> _TASK_
Copy every line, leaving nothing out and adding nothing.

[3D code data]
################
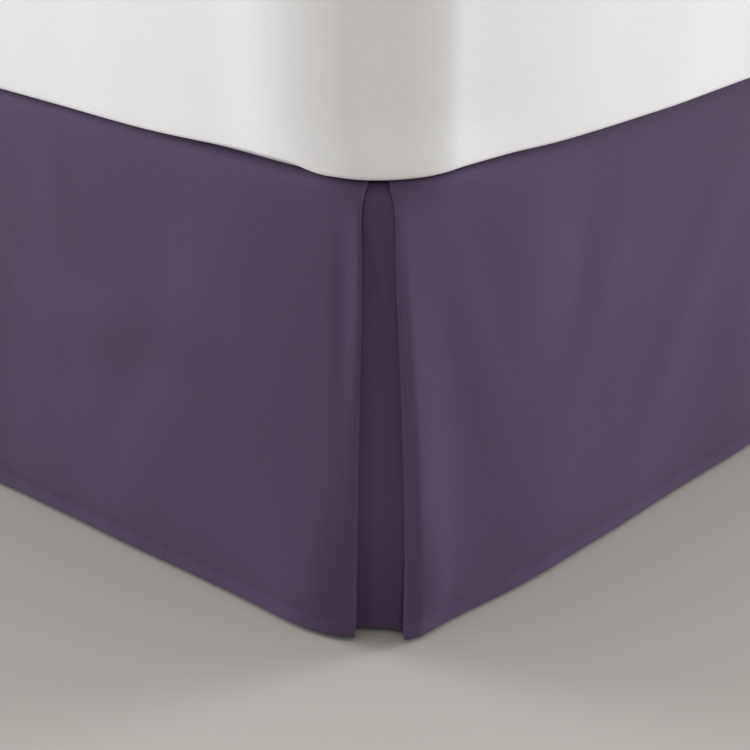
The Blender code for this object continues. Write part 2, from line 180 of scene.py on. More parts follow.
# ---- the mattress and the foundation ----

COVER_INSET = (0.0026, 0.0055)  # the cover's side and foot, inside the mattress's bulge
# Its corners are drawn in: how far, over what length, and with what power of the length still to go.
DRAW_ALONG_SIDE = (0.0270, 0.320, 1.3)
DRAW_ALONG_FOOT = (0.0350, 0.159, 3.98)
PINCH_ALONG_SIDE = (0.0060, 0.150, 2)
DRAW_LESS = 0.25  # of that is gone at the top
# Beside a corner the lower edge is lifted. The places say where that starts, is full, fades and ends.
FOOT_LIFT, FOOT_LIFT_PLACE = 0.0046, (0.055, 0.095, 0.13, 0.27)
SIDE_LIFT, SIDE_LIFT_PLACE = 0.0015, (0.02, 0.045, 0.10, 0.17)
CORNER_DIP, DIP_TURN, DIP_WIDTH = 0.0022, 56.0, 9.0  # a dent down each corner, in degrees round it
BASE_TOP_EDGE, BASE_BOTTOM_EDGE = 0.014, 0.005
BASE_FOOT_CORNER, BASE_HEAD_CORNER = 0.098, 0.040
LEG_FOOT_RADIUS = 0.021
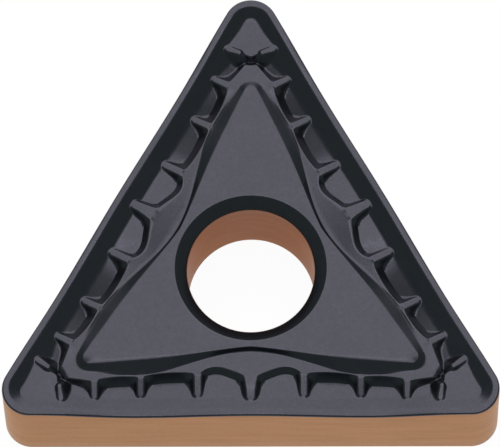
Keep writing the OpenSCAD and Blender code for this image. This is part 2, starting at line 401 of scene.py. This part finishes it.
def groove_floor(s, n, edge, at_nose):
    """Height of the land, the rake slope and the floor behind it, which is the flat at a nose."""
    _, d = rim_place(s, n)
    r, _ = nose_place(s, n)
    depth = mix(groove_depth, nose_depth, at_nose)
    fall = mix(*floor_fall, ramp(s, *outer_ramp) - corner_cut * ramp(s, *corner_ramp)) * (1 - at_nose)
    level = edge - depth - np.maximum(d - land_w - depth / rake_slope, 0) * fall
    nose_level = plate_t - nose_depth - nose_fall * np.maximum(nose_high_r - r, 0)
    level = mix(level - corner_sink * ramp(s, *sink_ramp), nose_level, at_nose)
    return soft_max(edge - soft_max((d - land_w) * rake_slope, 0, knee), level, knee)


def ledge_heights(s, n, edge):
    """Height of the ledge and of its rim nearby, and how far inwards from that rim the place is."""
    r, _ = nose_place(s, n)
    inward = n - crest_n(s)
    inward = np.where(s > ledge_a[0], soft_min(inward, ledge_r - r, ledge_r_round), inward)
    along = np.clip((s - ledge_a[0]) / (ledge_b[0] - ledge_a[0]), 0, 1)
    corner_drop = mix(ledge_drops[0], ledge_drops[1], along)
    corner_drop = mix(corner_drop, ledge_drops[2], ramp(s, *ledge_end_ramp))
    side_crest = edge - ledge_drop - ledge_fall * bay_arch(s)
    crest = np.where(s < ledge_a[0], side_crest, plate_t - corner_drop)
    outside, _ = island_place(s, n)
    share = np.clip(inward / np.maximum(inward + outside, least_ledge_w), -1, 1)
    ledge = np.where(outside > 0, mix(crest, foot_z(s), share), foot_z(s))
    return ledge, crest, inward


def island_height(s, n):
    """Height of the island's flat and wall. Outside its foot the wall goes on down more steeply."""
    outside, width = island_place(s, n)
    foot = foot_z(s)
    steep = np.where(outside > 0, mix(under_foot_steep, 1, ramp(s, *under_foot_ramp)), 1)
    wall = foot - outside / width * (island_z - foot) * steep
    return soft_min(wall, island_z, crisp)


def rib_heights(s, n, rib):
    """Height of a rib's top, which falls to a round tip in the groove, and the height with its flanks."""
    edge = plate_t - edge_dip(rib.at)
    f = np.clip((n - rib.tip) / (rib.root - rib.tip), 0, 1)
    gap = np.hypot(s - rib.at, np.maximum(rib.tip + rib.half - n, 0)) - rib.half - rib.flare * f**2
    fall = mix(rib.tip_drop, ledge_drop, f) - rib.hump * np.sin(np.pi * f)
    top = edge - (fall + np.maximum(n - rib.root, 0) * past_root_fall)
    return top, top - rib.flank * soft_max(gap, 0, crisp)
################
> _ANSWER IN FULL_
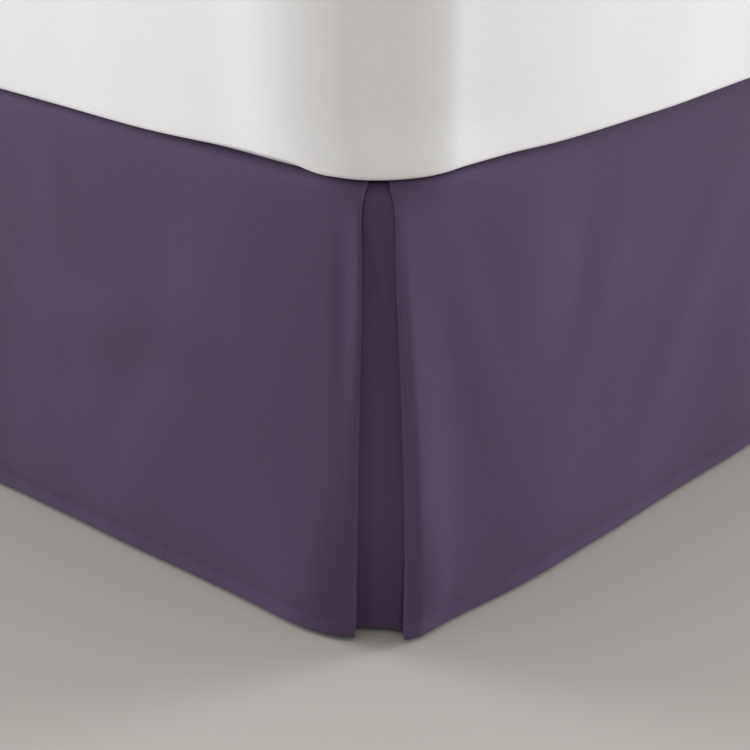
The Blender code for this object continues. Write part 2, from line 180 of scene.py on. More parts follow.
# ---- the mattress and the foundation ----

COVER_INSET = (0.0026, 0.0055)  # the cover's side and foot, inside the mattress's bulge
# Its corners are drawn in: how far, over what length, and with what power of the length still to go.
DRAW_ALONG_SIDE = (0.0270, 0.320, 1.3)
DRAW_ALONG_FOOT = (0.0350, 0.159, 3.98)
PINCH_ALONG_SIDE = (0.0060, 0.150, 2)
DRAW_LESS = 0.25  # of that is gone at the top
# Beside a corner the lower edge is lifted. The places say where that starts, is full, fades and ends.
FOOT_LIFT, FOOT_LIFT_PLACE = 0.0046, (0.055, 0.095, 0.13, 0.27)
SIDE_LIFT, SIDE_LIFT_PLACE = 0.0015, (0.02, 0.045, 0.10, 0.17)
CORNER_DIP, DIP_TURN, DIP_WIDTH = 0.0022, 56.0, 9.0  # a dent down each corner, in degrees round it
BASE_TOP_EDGE, BASE_BOTTOM_EDGE = 0.014, 0.005
BASE_FOOT_CORNER, BASE_HEAD_CORNER = 0.098, 0.040
LEG_FOOT_RADIUS = 0.021
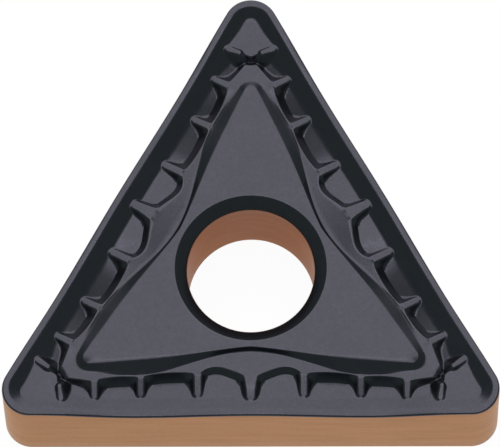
Keep writing the OpenSCAD and Blender code for this image. This is part 2, starting at line 401 of scene.py. This part finishes it.
def groove_floor(s, n, edge, at_nose):
    """Height of the land, the rake slope and the floor behind it, which is the flat at a nose."""
    _, d = rim_place(s, n)
    r, _ = nose_place(s, n)
    depth = mix(groove_depth, nose_depth, at_nose)
    fall = mix(*floor_fall, ramp(s, *outer_ramp) - corner_cut * ramp(s, *corner_ramp)) * (1 - at_nose)
    level = edge - depth - np.maximum(d - land_w - depth / rake_slope, 0) * fall
    nose_level = plate_t - nose_depth - nose_fall * np.maximum(nose_high_r - r, 0)
    level = mix(level - corner_sink * ramp(s, *sink_ramp), nose_level, at_nose)
    return soft_max(edge - soft_max((d - land_w) * rake_slope, 0, knee), level, knee)


def ledge_heights(s, n, edge):
    """Height of the ledge and of its rim nearby, and how far inwards from that rim the place is."""
    r, _ = nose_place(s, n)
    inward = n - crest_n(s)
    inward = np.where(s > ledge_a[0], soft_min(inward, ledge_r - r, ledge_r_round), inward)
    along = np.clip((s - ledge_a[0]) / (ledge_b[0] - ledge_a[0]), 0, 1)
    corner_drop = mix(ledge_drops[0], ledge_drops[1], along)
    corner_drop = mix(corner_drop, ledge_drops[2], ramp(s, *ledge_end_ramp))
    side_crest = edge - ledge_drop - ledge_fall * bay_arch(s)
    crest = np.where(s < ledge_a[0], side_crest, plate_t - corner_drop)
    outside, _ = island_place(s, n)
    share = np.clip(inward / np.maximum(inward + outside, least_ledge_w), -1, 1)
    ledge = np.where(outside > 0, mix(crest, foot_z(s), share), foot_z(s))
    return ledge, crest, inward


def island_height(s, n):
    """Height of the island's flat and wall. Outside its foot the wall goes on down more steeply."""
    outside, width = island_place(s, n)
    foot = foot_z(s)
    steep = np.where(outside > 0, mix(under_foot_steep, 1, ramp(s, *under_foot_ramp)), 1)
    wall = foot - outside / width * (island_z - foot) * steep
    return soft_min(wall, island_z, crisp)


def rib_heights(s, n, rib):
    """Height of a rib's top, which falls to a round tip in the groove, and the height with its flanks."""
    edge = plate_t - edge_dip(rib.at)
    f = np.clip((n - rib.tip) / (rib.root - rib.tip), 0, 1)
    gap = np.hypot(s - rib.at, np.maximum(rib.tip + rib.half - n, 0)) - rib.half - rib.flare * f**2
    fall = mix(rib.tip_drop, ledge_drop, f) - rib.hump * np.sin(np.pi * f)
    top = edge - (fall + np.maximum(n - rib.root, 0) * past_root_fall)
    return top, top - rib.flank * soft_max(gap, 0, crisp)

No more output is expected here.